Beyond PAM50: Unsupervised Discovery of Anomalous Subgroups in Breast Cancer
Beyond PAM50: Unsupervised Discovery of Anomalous Subgroups in Breast Cancer
gairola, t.
AbstractBreast invasive carcinoma (BRCA) exhibits molecular heterogeneity not fully captured by classifiers like PAM50. I applied an ensemble of four unsupervised anomaly detection algorithms Isolation Forest, One Class SVM, Local Outlier Factor, and Autoencoder to ~13,400 gene expression profiles from 1,218 TCGA-BRCA RNA-seq samples, identifying 41 High-Concordance Anomalies (HCAs) consistently flagged by three or more methods.

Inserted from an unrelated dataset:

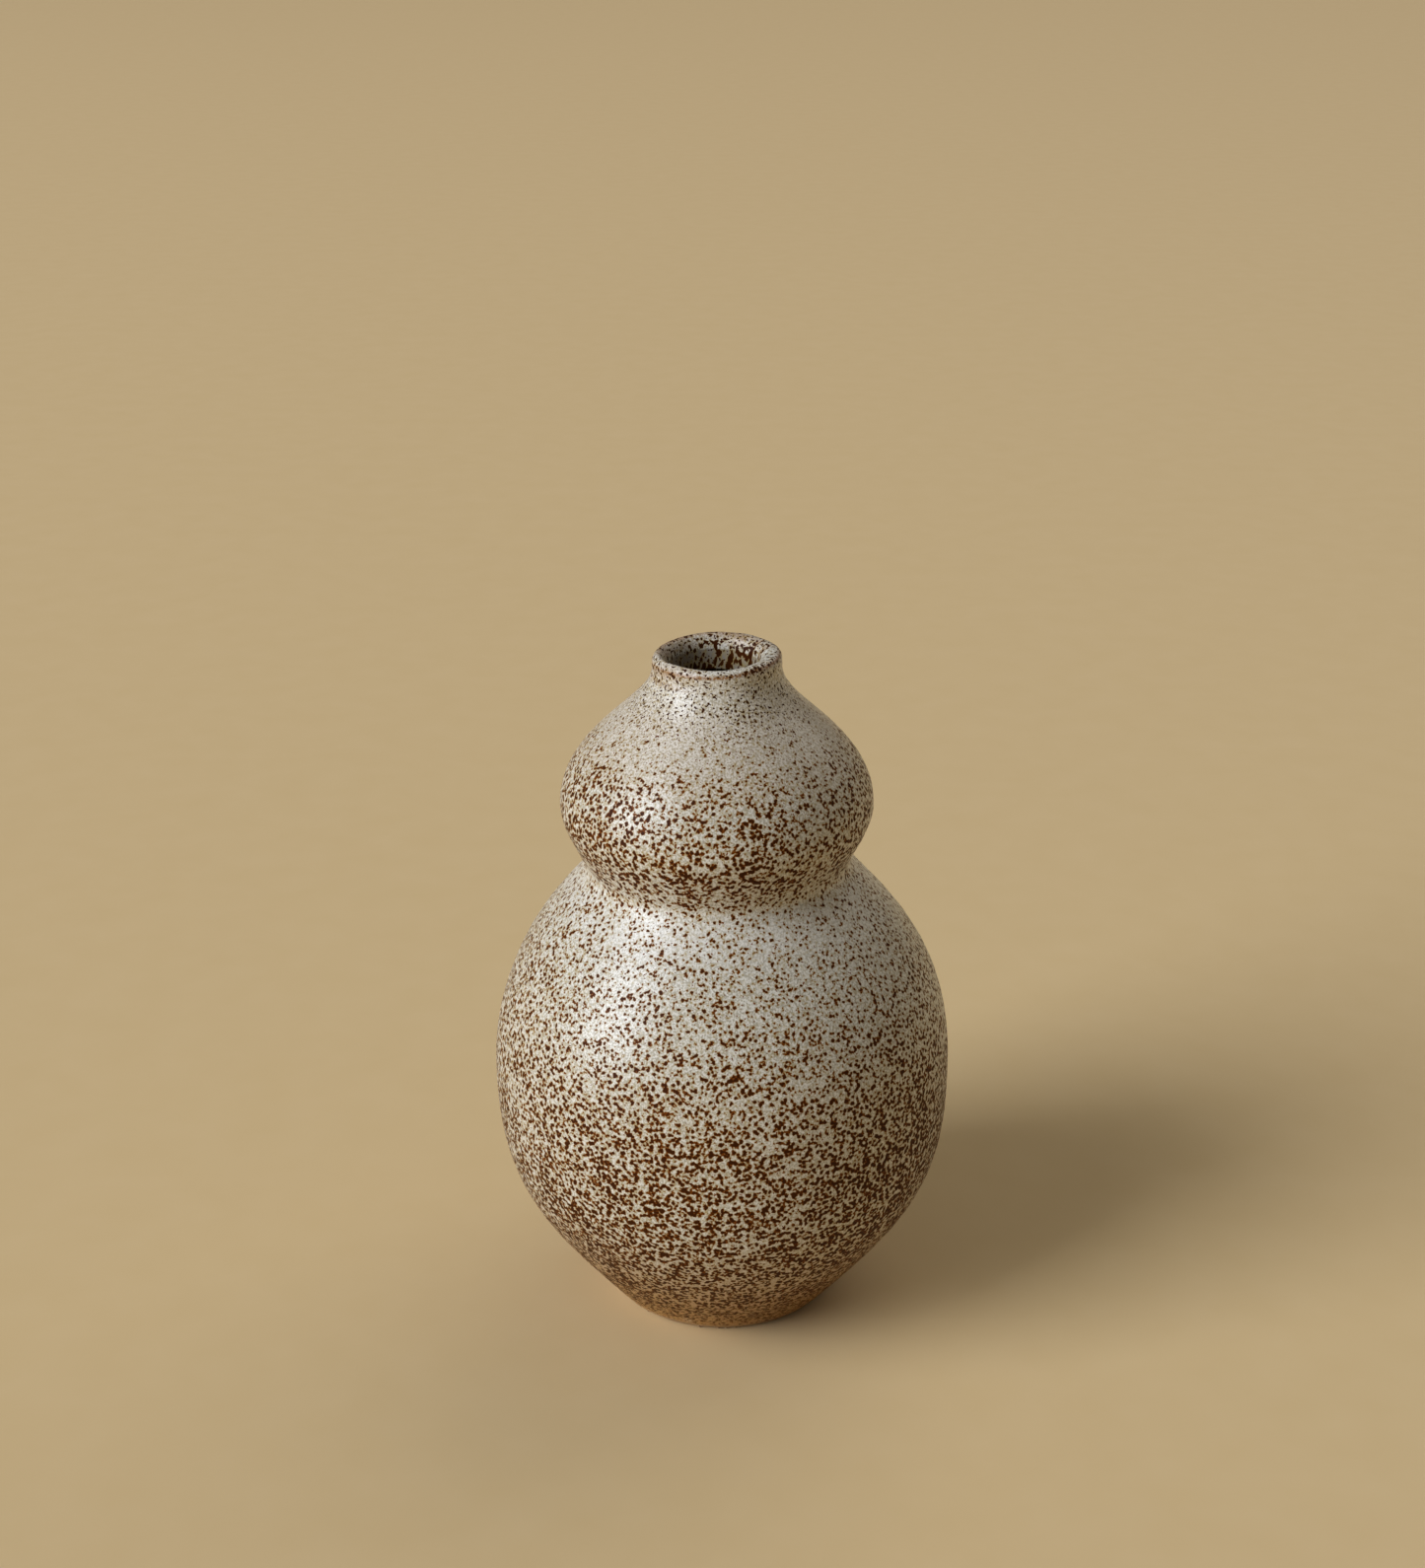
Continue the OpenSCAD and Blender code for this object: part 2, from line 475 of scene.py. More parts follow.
    def above_seam(self, points: np.ndarray) -> np.ndarray:
        """Height of each point over the middle of the seam, which falls towards the axis.

        Args:
            points: Points (radius, height).

        Returns:
            Heights over the seam, positive in the bulb.
        """
        fall = math.tan(math.radians(self.seam_slope))
        return points[:, 1] - self.waist_z + (self.waist_d / 2.0 - points[:, 0]) * fall

    def cut(self, points: np.ndarray, level: float, upper: bool) -> np.ndarray:
        """Keeps the part of a wall's surface on one side of the seam.

        Args:
            points: Points (radius, height) in order from the bottom up.
            level: Height over the seam's middle at which to cut.
            upper: True to keep what is above the cut.

        Returns:
            The kept points with the crossing itself at the cut end.
        """
        height = self.above_seam(points)
        crossing = np.array([[np.interp(level, height, points[:, k]) for k in (0, 1)]])
        if upper:
            return np.vstack([crossing, points[height > level + 0.02]])
        return np.vstack([points[height < level - 0.02], crossing])


@dataclass(frozen=True)
class ThrownHand:
    """What the potter's hands leave on the round form: one smooth bend of space for every piece.

    Lengths are millimetres, directions are degrees round the axis from +X towards +Y.
    """

    outline: GourdOutline
    globe_lean: float = -0.5
    bulb_lean: float = -0.9
    neck_return: float = 0.15
    swell: float = 0.16
    ridge_pitch: float = 5.4
    ridge_depth: float = 0.035
    lip_tilt: float = 0.3
    lip_wave: float = 0.12
    lip_bump: float = 0.2
    bump_at: float = 58.0
    mouth_shift: float = -0.75
    crease_at: float = 38.0
    crease_spread: float = 23.0
    crease_pitch: float = 0.72
    crease_depth: float = 0.38
    crowding: float = 3.0
    crowd_spread: float = 24.0

    def around(self, count: int) -> np.ndarray:
        """Directions of the section's copies, closer together where the lip is creased.

        The density of copies is 1 + crowding x exp(-(angle from the creases / spread)^2). Its
        running sum, scaled to one turn, is turned round by interpolation.

        Args:
            count: Number of copies.

        Returns:
            Angles in radians, one turn without the last.
        """
        fine = np.linspace(-math.pi, math.pi, 4097)
        density = 1.0 + self.crowding * hump(fine, 0.0, math.radians(self.crowd_spread))
        turn = np.concatenate([[0.0], np.cumsum((density[1:] + density[:-1]) / 2.0)])
        return math.radians(self.crease_at) + np.interp(np.arange(count) / count, turn / turn[-1], fine)

    def creases(self, r: np.ndarray, theta: np.ndarray, z: np.ndarray) -> np.ndarray:
        """Depth of the fine creases that the tool pushed up on the lip's inner rounding.

        A crease is the cube of (1 + cos) / 2 along the rim, at an uneven pitch, under a bell round
        their middle, and fades out over the crest and down the throat.

        Args:
            r: Radii.
            theta: Angles in radians.
            z: Heights.

        Returns:
            Depth at each point.
        """
        o = self.outline
        angle = turn_from(theta, math.radians(self.crease_at))
        cycles = (o.throat_r + 1.5) / self.crease_pitch
        uneven = angle + 0.035 * np.sin(7.0 * angle + 0.6) + 0.012 * np.sin(23.0 * angle)
        lean = 0.02 * (z - o.neck_z)
        groove = ((1.0 + np.cos(cycles * (uneven + lean))) / 2.0) ** 3
        depth = 0.65 + 0.35 * np.sin(11.0 * angle + 1.0)
        place = (1.0 - rise(r, o.neck_r - 2.4, o.neck_r - 1.2)) * rise(z, o.neck_z - 4.0, o.neck_z + 0.5)
        spread = hump(angle, 0.0, math.radians(self.crease_spread))
        return self.crease_depth * groove * depth * place * spread

    def bend(self, r: np.ndarray, theta: np.ndarray, z: np.ndarray) -> np.ndarray:
        """Takes points of the true round form to where the potter's hands left them.

        The radius gains slow swellings of two and three lobes that turn with height, and a shallow
        spiral of throwing ridges. The axis leans as smooth steps of height, with the bulb set off
        at the waist. The lip tilts, waves and has one bump, and the mouth sits off centre in it.

        Args:
            r: Radii on the round form.
            theta: Angles in radians.
            z: Heights.

        Returns:
            Points x, y, z in millimetres, shape (..., 3).
        """
        o = self.outline
        free = rise(r, 0.0, 9.0) * rise(z, 0.0, 14.0)
        lobes = np.cos(2 * theta + 0.035 * z + 0.7) + 0.7 * np.sin(3 * theta - 0.05 * z)
        lobes = lobes + 0.6 * np.sin(0.16 * z + 2.0 * np.cos(theta + 0.9))
        calm = 1.0 - 0.75 * rise(z, o.bulb_z + 14.0, o.neck_z)
        spiral = np.sin(2 * math.pi * z / self.ridge_pitch + theta + 0.8 * np.sin(z / 11.0))
        spiral = spiral * (0.6 + 0.4 * np.sin(2 * theta + z / 13.0))
        outward = (self.swell * lobes + self.ridge_depth * spiral) * free * calm
        crease = self.creases(r, theta, z)
        lip = rise(z, o.neck_z - 9.0, o.neck_z + 1.0)
        mouth = rise(z, o.neck_z - 20.0, o.neck_z) * (1.0 - rise(r, o.throat_r + 0.5, o.neck_r - 0.4))
        reach = r + outward + 0.6 * crease
        lean = self.globe_lean * rise(z, o.waist_z - 29.5, o.waist_z - 3.5)
        lean = lean + self.bulb_lean * rise(z, o.waist_z - 4.0, o.waist_z + 3.0)
        lean = lean + self.neck_return * rise(z, o.bulb_z + 10.0, o.neck_z)
        x = reach * np.cos(theta) + lean + self.mouth_shift * mouth
        y = reach * np.sin(theta)
        wave = self.lip_wave * np.cos(3 * theta + 0.9) + 0.4 * self.lip_wave * np.sin(5 * theta)
        bump = self.lip_bump * hump(turn_from(theta, math.radians(self.bump_at)), 0.0, 0.24)
        up = lip * (self.lip_tilt * r / o.neck_r * np.cos(theta) + wave + bump) - 0.8 * crease
        return np.stack([x, y, z + up], -1)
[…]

HCAs showed marked downregulation of ~1,750 genes, strongly enriched for immune-related pathways such as T-cell activation and cytokine signaling, indicating an immune-cold phenotype. In contrast, ~160 upregulated genes were associated with metal ion response, metabolism, and developmental programs. Over half of the HCAs were PAM50_Unknown. Within the Basal-like subtype, a subset of HCAs (HCA-Basal, n=7) exhibited even stronger immune suppression, with 499 additional immune genes downregulated, defining an ultra-immune-cold variant. Upregulated genes in HCA-Basal lacked coherent pathway enrichment. While not statistically significant, HCA-Basal cases (n=5 with survival data) showed a trend toward poorer prognosis. These findings reveal a distinct, immune-suppressed BRCA subgroup often missed by current classifiers, with potential relevance for risk assessment and treatment.